= Sidi Brahim Barracks =

Former army barracks in Étain, France

Sidi Brahim Barracks (Caserne Sidi Brahim) is a former army barracks in Étain, France, just off highway N3 to Metz.

The name Sidi Brahim comes from a tomb located in western Algeria near the Moroccan frontier. On September 21, 1845, a detachment of men from the 8th Chasseurs d'Orléans and some attached individuals fought a large force of Berber tribesmen twenty times their number near that location. The fight lasted 3 days as the French struggled to escape. In the end only a handful survived. The battle lent its name to their marching song and later to a French veterans' organization that sprung up.

A couple of original buildings on Sidi Brahim Barracks

A barracks named after Sidi Brahim was located just blocks from the center of Étain. It was given this name in honor of the French Chasseurs à pied (light infantry) that were stationed there in 1913 and 1914 until shortly before the Germans arrived. In 1916 the battalion was commanded by one of the great heroes of the Battle of Verdun, Lieutenant Colonel Driant. When the German attack began they were located at Cavres near Fort Douaumont and received the first onslaught. Within days the unit was annihilated and the commander killed, but the delay helped save the French army. Their name is legend in France.

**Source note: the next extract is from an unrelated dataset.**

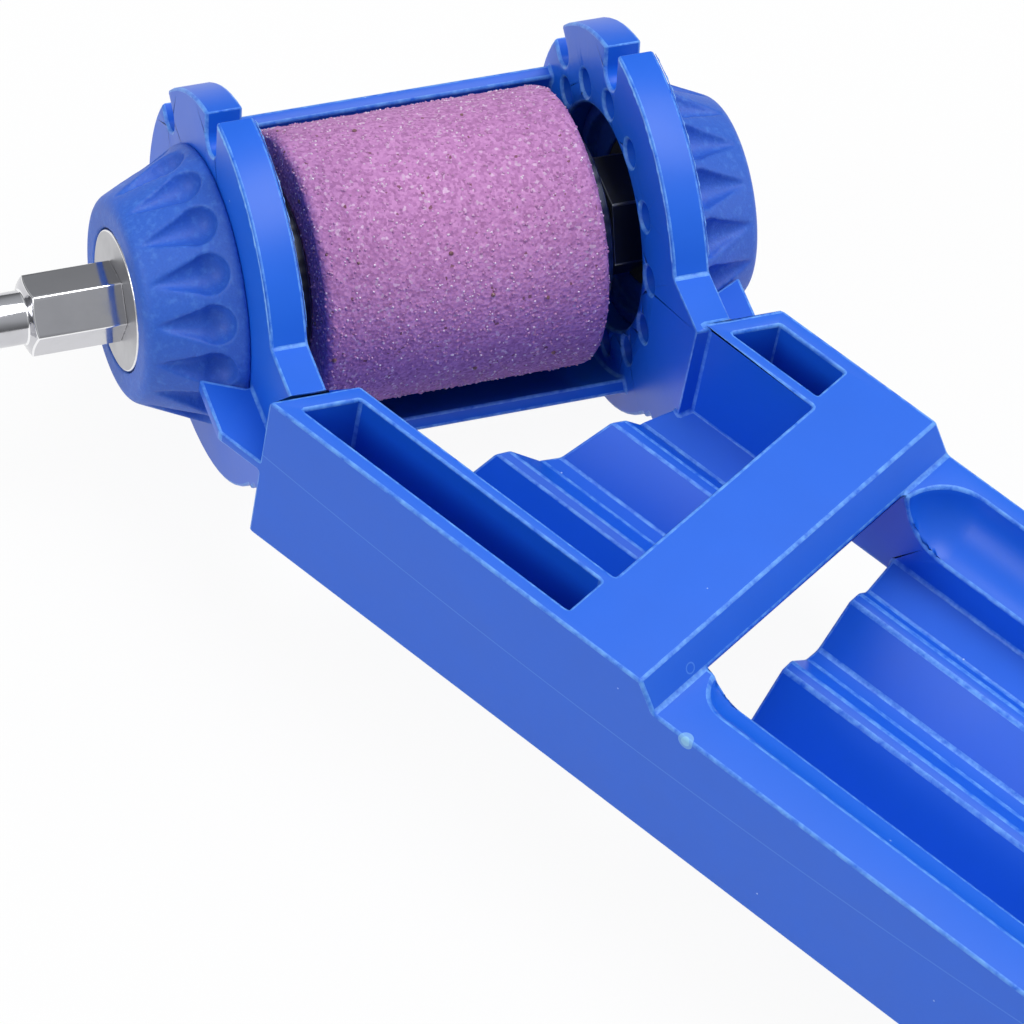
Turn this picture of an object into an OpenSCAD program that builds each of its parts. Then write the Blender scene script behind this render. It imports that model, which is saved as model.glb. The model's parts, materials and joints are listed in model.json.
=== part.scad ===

The barracks was rebuilt after World War I for the French 6th military district and served in that capacity until the Germans returned in 1940. The premises were badly damaged when the U.S. 3rd Army under General Patton was pinned down here for some months in 1944 after running out of fuel nearby. They were fiercely attacked by the retreating German army and were immobilised in and around Sidi Brahim until the Battle of the Bulge three months later.

For a while after the war the base was home for the French Army’s 702nd Material Company. In 1950 it was transferred to the U.S. Army and was occupied by various small units as the Cold War developed. In 1957 the 55th Transportation Company was transferred here from Busac France to haul jet fuel and gasoline to bases in France and Germany. In 1961 it was the home of the 82nd Transportation Company when two companies from the 97th Engineer Battalion (Construction) were relocated there at the beginning of the Berlin Wall Crisis. The base remained in American hands until 1967, when it reverted to French control.

Sidi Brahim Barracks is no longer an active military base and is being used as a civilian industrial area (See 2004 photo of portion of base).